Говорят о многообразии его таланта. Слова выверенные, красивые, вроде лекции, над гробом читают. Но не говорят, как тяжело было ему не трудиться, не писать, не снимать, не играть. Плачут вокруг меня, а кто-то терпит слезы в глазах…

Сколько раз откладывали «Разина». Вася не любил жаловаться – говорят, пил. Может, и не мог не запить. Не всякий раз потребность творчества – стремление рассказать, сыграть, взять в руки карандаш, стать перед камерой или за ней – побеждала.

Он в больнице от язвы лечился и все же приехал, мертвенно-бледный, на просмотр «Калины» – последний раз в Дом кино. А вот теперь здесь лежит.
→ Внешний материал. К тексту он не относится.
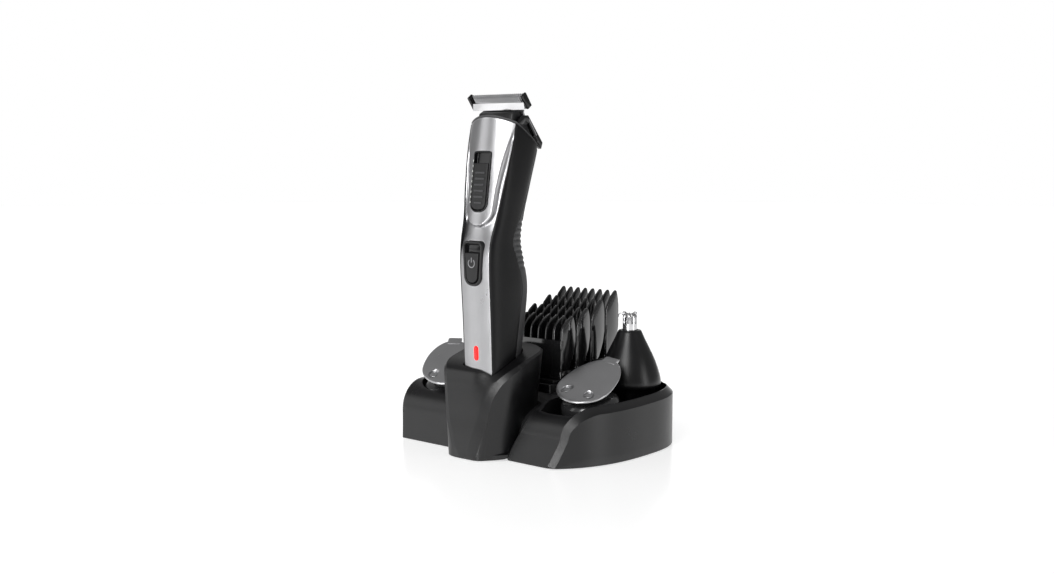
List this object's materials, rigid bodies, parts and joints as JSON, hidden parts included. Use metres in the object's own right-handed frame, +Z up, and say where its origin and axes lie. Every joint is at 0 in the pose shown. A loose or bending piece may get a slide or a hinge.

Кончилась панихида, народ стоит. Душно, еще тяжелее болит сердце. Надо идти. Вот тронулись, и разорвал панихидную тишину крестьянский плач – безудержный, надсадный. Плачет мать. Причитает Васина мать. Поплыли венки, поплыл гроб по лестнице, и вот передо мной еще раз, на секунду, скорбное Васино лицо. Глаза закрыты, но скорбное, пронзительное выражение застыло на нем.

Тарусские встречи

Я встретился с Тарусой задолго до того дня, когда увидел ее воочию. Я уже много раз представлял себе изгиб Оки, Таруску, песчаные пляжи, рыбацкие лодки, паром, пристань под горкой, березовые рощи, пыльные улицы и домики. Меня манила ласковая тарусская тишина, я уже слышал ее, и она проникала в меня и тянула к себе. В самом слове «Таруса» слышалась какая-то русская трусца, глушь – нужно добираться от Серпухова на лошадях или стародревнем пароходе. И еще – много рыбы, заветные рыбацкие места, вкус ухи и рассказы, рыбацкие рассказы о пятикилограммовых судаках и щуках, о стерляди, о переметах, блеснах, наживке, о том, какой клев на рассвете.